Vitaly Ignatyev also expressed concern over Moldova’s refusal to implement the existing agreements and delays in the Transnistrian settlement talks

CHISINAU, June 21. /TASS/. Transnistria is concerned over Moldova’s militarization, as this runs counter to the policy of neutrality laid out in its constitution, Foreign Minister of the unrecognized republic of Transnistria Vitaly Ignatyev said.

"We see elements of militarization, expansion of military drills, military equipment and weapons being delivered to neighboring Moldova. Bearing in mind the fact that our conflict has not yet been settled, arming one of the conflicting parties is a destabilizing factor," the press service of the Transnistrian foreign minister quoted him as saying at a meeting with Director of the OSCE Conflict Prevention Centre Kate Fearon.

He also expressed concern over Moldova’s refusal to implement the existing agreements and delays in the Transnistrian settlement talks.

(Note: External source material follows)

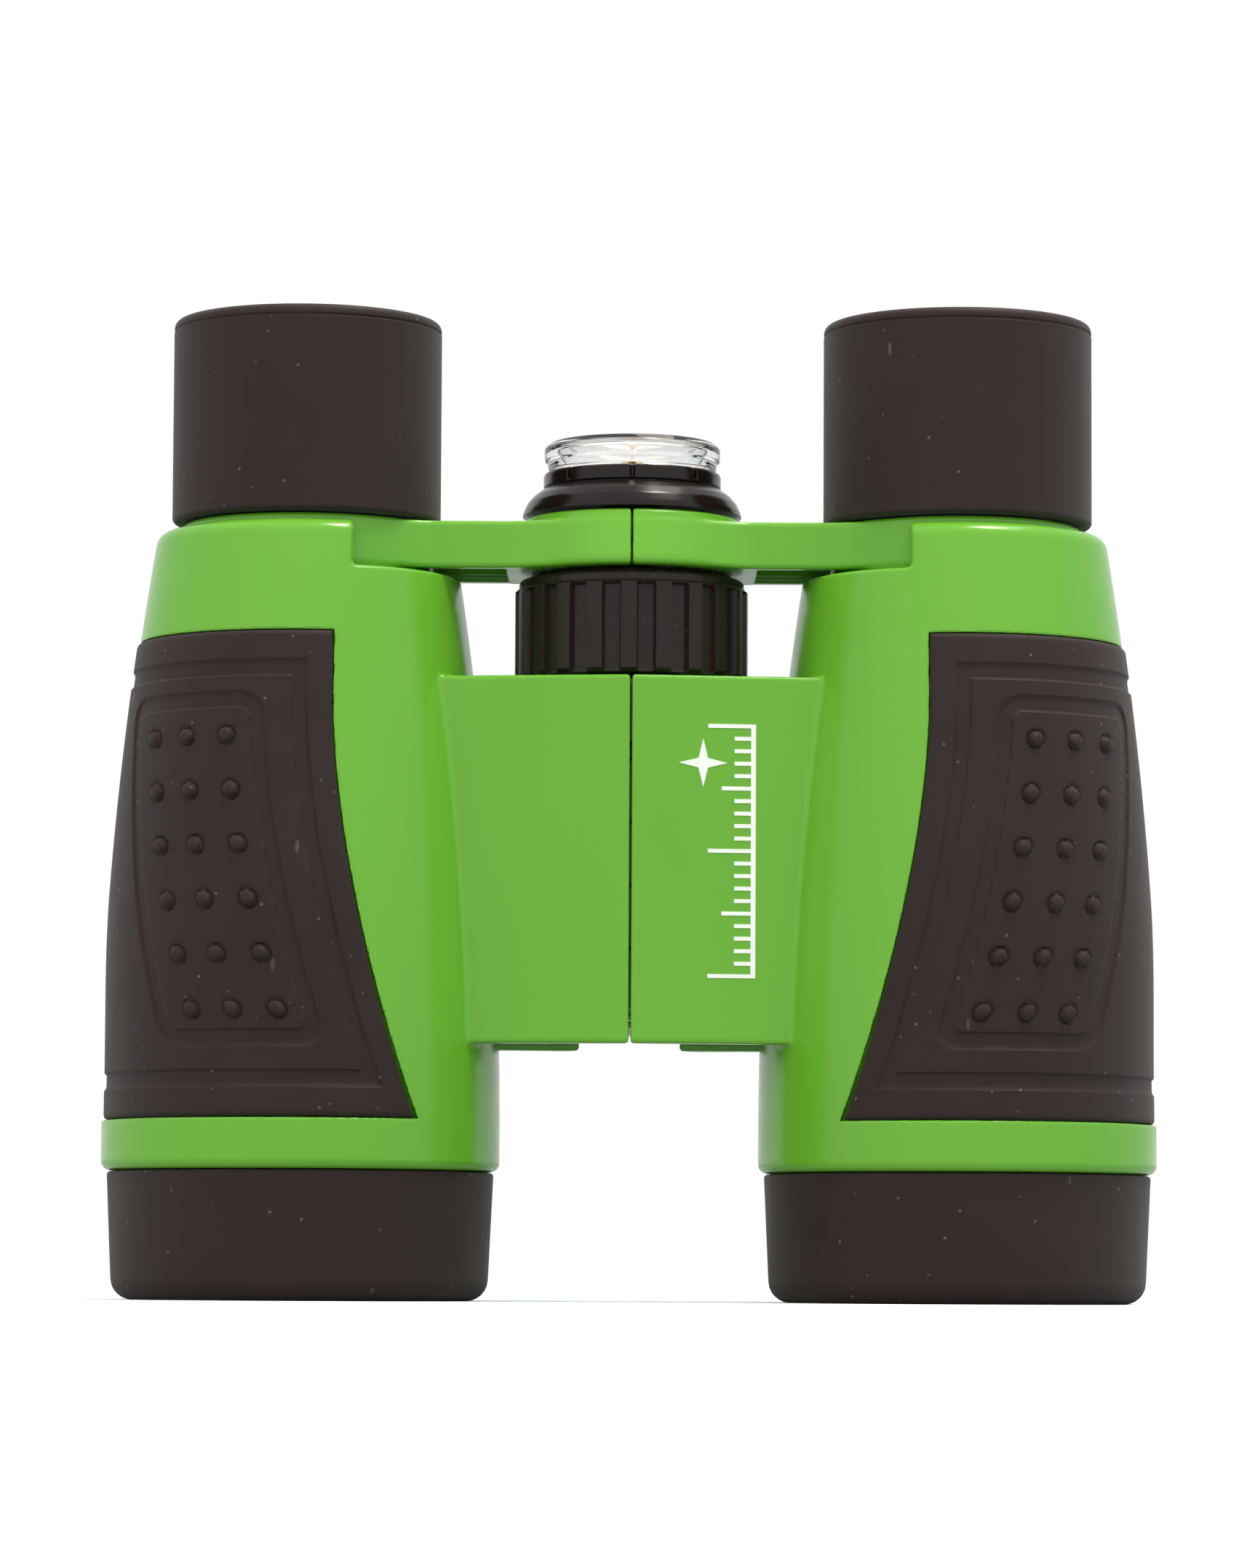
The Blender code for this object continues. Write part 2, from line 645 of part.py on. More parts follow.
def build_compass():
    seat = COMPASS_RING[0] - GAP
    base = [
        (0, SCREW_POCKET_TOP),
        (SCREW_RADIUS + GAP, SCREW_POCKET_TOP),
        (SCREW_RADIUS + GAP, COMPASS_BOTTOM),
        *BASE_FLARE,
        (BASE_TOP_RADIUS, seat),
        (0, seat),
    ]
    low, high = COMPASS_RING
    roof = CAP_TOP - CAP_ROOF
    cap = [
        (CAP_RADIUS - CAP_WALL, high + GAP),
        (CAP_RADIUS, high + GAP),
        (CAP_RADIUS, roof),
        (CAP_RADIUS - CAP_ROOF, CAP_TOP),
        (0, CAP_TOP),
        (0, roof),
        (CAP_RADIUS - CAP_WALL, roof),
    ]
    solid("compass_base", turned(base), "black_plastic")
    bezel = solid("compass_ring", ring(RING_BORE, BEZEL_RADIUS, low, high), "black_plastic")
    combine(bezel, "DIFFERENCE", [notch_cutter(index) for index in range(BEZEL_NOTCHES)])
    solid("compass_dial", cylinder(DIAL_RADIUS, low, DIAL_TOP), "dial_card")
    solid("compass_cap", turned(cap), "clear_plastic")
    solid("compass_pivot", cylinder(PIVOT_RADIUS, *PIVOT_HEIGHTS, 0.0, PIVOT_ROUND), "brass")
    build_needle()


def notch_cutter(index):
    """One of the small notches in the top outer edge of the bezel."""
    top = COMPASS_RING[1]
    shape = block(
        (NOTCH_START, BEZEL_RADIUS + BEYOND),
        (-NOTCH_HALF_WIDTH, NOTCH_HALF_WIDTH),
        (top - NOTCH_DEPTH, top + BEYOND),
    )
    turn = Matrix.Rotation(math.tau * index / BEZEL_NOTCHES, 4, "Z")
    bmesh.ops.transform(shape, matrix=turn, verts=shape.verts)
    return shape


def build_needle():
    """A lozenge needle with a round boss over the pivot."""
    blade = [
        (0.0, -NEEDLE_HALF_LENGTH),
        (NEEDLE_HALF_WIDTH, 0.0),
        (0.0, NEEDLE_HALF_LENGTH),
        (-NEEDLE_HALF_WIDTH, 0.0),
    ]
    origin = (0, 0, NEEDLE_HEIGHTS[0])
    needle = solid("compass_needle", prism(blade, *NEEDLE_HEIGHTS), "needle_paint", origin)
    combine(needle, "UNION", [cylinder(BOSS_RADIUS, *BOSS_HEIGHTS, 0.0, SMALL_ROUND)])


# ---- assembly -----------------------------------------------------------------------------------


def main():
    for obj in list(bpy.data.objects):
        bpy.data.objects.remove(obj)
    for name, side in SIDES.items():
        build_barrel(name, side)
        build_grip(name, side)
        build_objective(name, side)
        build_eyepiece(name, side)
        build_bridge_arm(name, side)
    build_hinge_hardware()
    build_focus_wheel()
    build_compass()
    to_metres()


main()
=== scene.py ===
"""Looks of a child's binoculars with a compass on the hinge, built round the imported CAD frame.

Sizes are in millimetres and become metres when a mesh is made. X runs across the barrels, Z along them
towards the eyecups, the fold hinge is the Z axis and the front is -Y. Shapes that exist on both sides
are worked out with the barrel at +X and mirrored for the left.
"""

import math

import bmesh
import bpy
import numpy as np
from mathutils import Matrix, Vector


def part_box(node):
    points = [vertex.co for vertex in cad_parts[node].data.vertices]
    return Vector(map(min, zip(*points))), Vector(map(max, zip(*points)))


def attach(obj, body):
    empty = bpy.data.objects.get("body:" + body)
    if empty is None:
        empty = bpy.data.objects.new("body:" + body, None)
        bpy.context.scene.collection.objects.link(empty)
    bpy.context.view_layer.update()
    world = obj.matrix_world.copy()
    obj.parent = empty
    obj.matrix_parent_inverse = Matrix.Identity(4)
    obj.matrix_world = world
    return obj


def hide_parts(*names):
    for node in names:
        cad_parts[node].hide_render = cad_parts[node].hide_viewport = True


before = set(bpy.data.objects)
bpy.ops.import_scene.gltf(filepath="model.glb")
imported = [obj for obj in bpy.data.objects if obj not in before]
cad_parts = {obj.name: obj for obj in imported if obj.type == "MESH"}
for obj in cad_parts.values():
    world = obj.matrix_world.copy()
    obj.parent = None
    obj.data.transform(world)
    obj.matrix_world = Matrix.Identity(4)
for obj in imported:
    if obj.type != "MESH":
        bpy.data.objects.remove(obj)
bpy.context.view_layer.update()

MM = 0.001
SIDES = {"left": -1, "right": 1}


def low(node, axis):
    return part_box(node)[0]["xyz".index(axis)] / MM


def high(node, axis):
    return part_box(node)[1]["xyz".index(axis)] / MM


def round_size(node):
    """The lowest and the highest level of a round node, and its radius."""
    return low(node, "z"), high(node, "z"), high(node, "y")


# ---- sizes ----

GAP = 0.3
JOINT_LINE = 0.1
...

"The situation at the talks is degrading. Problems are piling up and are becoming more and more pressing. And Moldova’s militarization creates additional tension," he noted, expressing hope that the Center employees will help give an impetus to the negotiating process.

Fearon, in turn, said that the OSCE is ready to support any ideas promoting the peaceful settlement process and pledged to continue efforts toward a consensus acceptable for both parties to the conflict.

Transnistria, a largely Russian-speaking region on the left bank of the Dniester River, broke away from Moldova in September 1990 when radical Moldovan politicians demanded that the republic withdraw from the former Soviet Union and unify with Romania. Its relations with Moldova’s central government in Chisinau have been highly mixed and extremely tense at times ever since then. In 1992, after Chisinau tried to resolve the problem with the use of force, tensions erupted into a bloody armed conflict that claimed the lives of hundreds of people on both sides.

The fratricidal war was stopped after a ceasefire was signed in 1992 and Russian peacekeepers were brought into the conflict area. Negotiations on the conflict’s peace settlement known as the 5+2 format (Moldova, Transnistria, the OSCE, Russia, Ukraine and observers from the United States and the European Union) started after that.

The latest official meeting in the 5+2 format was held in Bratislava in 2019. The pause was first explained by political instability in Moldova but then relations between the two Dniester banks became more strained after Maia Sandu was elected Moldovan president. She made a series of tough statements about Transnistria and refused to meet with its president, Vladimir Krasnoselsky.

Meanwhile, Transnistria insists the talks in this format be resumed unconditionally. Earlier, the OSCE mission to Moldova also admitted that the break in the negotiating process had added to the tensions between Moldova and Transnistria.